- PROBLEM DETAILS -
Write out the whole listing word for word.

- DATA SECTION -
--- START ---
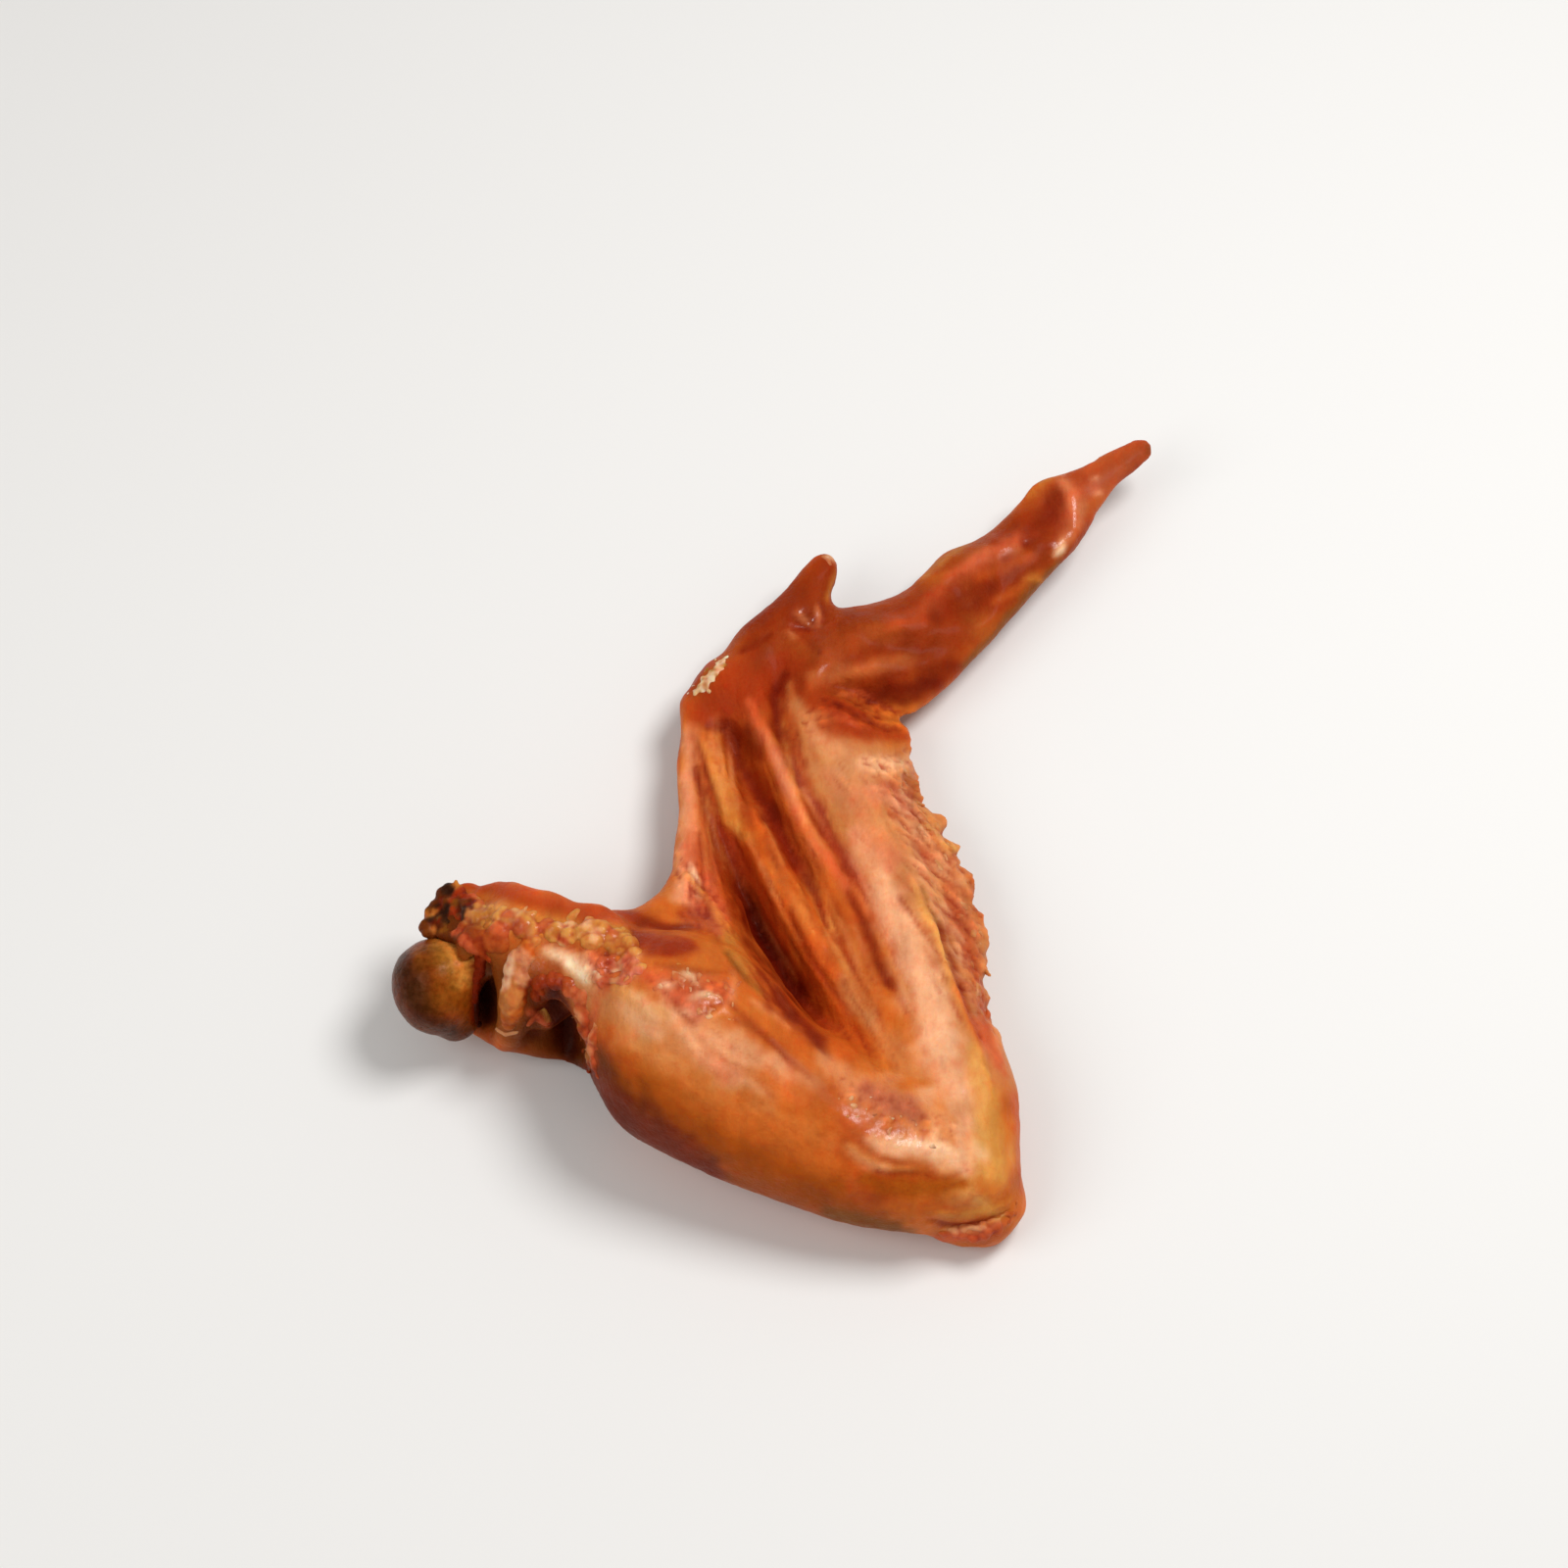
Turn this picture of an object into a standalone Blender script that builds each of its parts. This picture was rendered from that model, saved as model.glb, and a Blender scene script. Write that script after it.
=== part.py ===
"""A whole smoked turkey wing, lying flat: shoulder at the left, elbow in front, wrist and wing tip behind.

Skin, meat and the bones inside them are one solid. The upper arm bone, whose head shows at the cut
shoulder, is a second solid that runs on inside the meat. Places and sizes below are in millimetres, +Y
being away from the elbow and +Z up.
"""

import math

import bmesh
import bpy
import numpy as np
from mathutils import Matrix, Vector

MM = 0.001

GRID = 1.3                 # size of the grid that fuses muscles, skin and folds into one surface
MUSCLE_SMOOTHING = 14      # rounds of smoothing over that grid, before the folds are laid on
SKIN_SMOOTHING = 2         # rounds after they are laid on, and again after the relief
SMOOTHING_SHARE = 0.5      # how far each round moves a point towards its neighbours' middle
WING_TRIANGLES = 10400
BONE_TRIANGLES = 900
BONE_GRID = 1.0            # the grid that fuses the bone's shaft and ends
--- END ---
- RESULT OF THIS TASK -
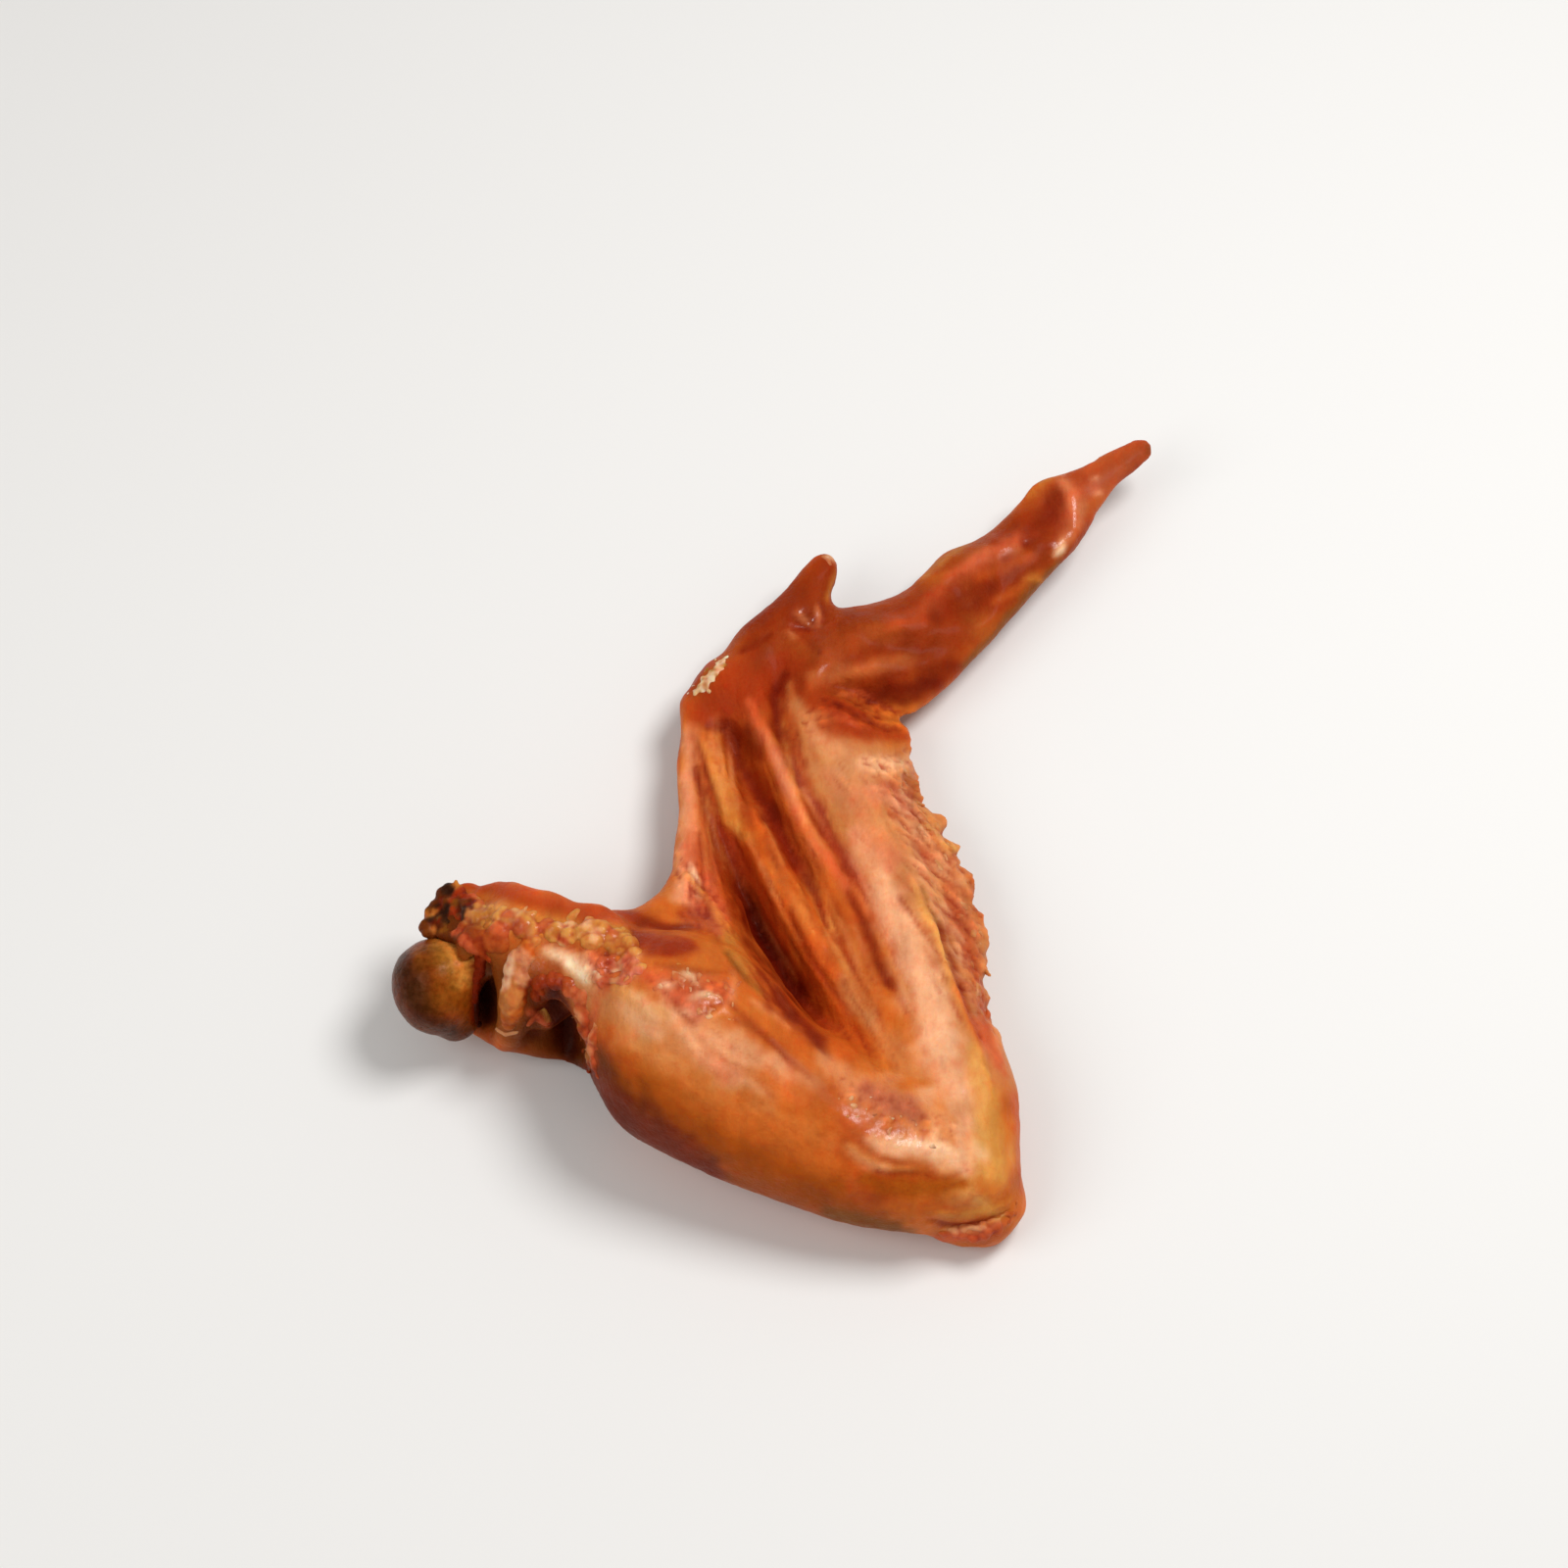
Turn this picture of an object into a standalone Blender script that builds each of its parts. This picture was rendered from that model, saved as model.glb, and a Blender scene script. Write that script after it.
=== part.py ===
"""A whole smoked turkey wing, lying flat: shoulder at the left, elbow in front, wrist and wing tip behind.

Skin, meat and the bones inside them are one solid. The upper arm bone, whose head shows at the cut
shoulder, is a second solid that runs on inside the meat. Places and sizes below are in millimetres, +Y
being away from the elbow and +Z up.
"""

import math

import bmesh
import bpy
import numpy as np
from mathutils import Matrix, Vector

MM = 0.001

GRID = 1.3                 # size of the grid that fuses muscles, skin and folds into one surface
MUSCLE_SMOOTHING = 14      # rounds of smoothing over that grid, before the folds are laid on
SKIN_SMOOTHING = 2         # rounds after they are laid on, and again after the relief
SMOOTHING_SHARE = 0.5      # how far each round moves a point towards its neighbours' middle
WING_TRIANGLES = 10400
BONE_TRIANGLES = 900
BONE_GRID = 1.0            # the grid that fuses the bone's shaft and ends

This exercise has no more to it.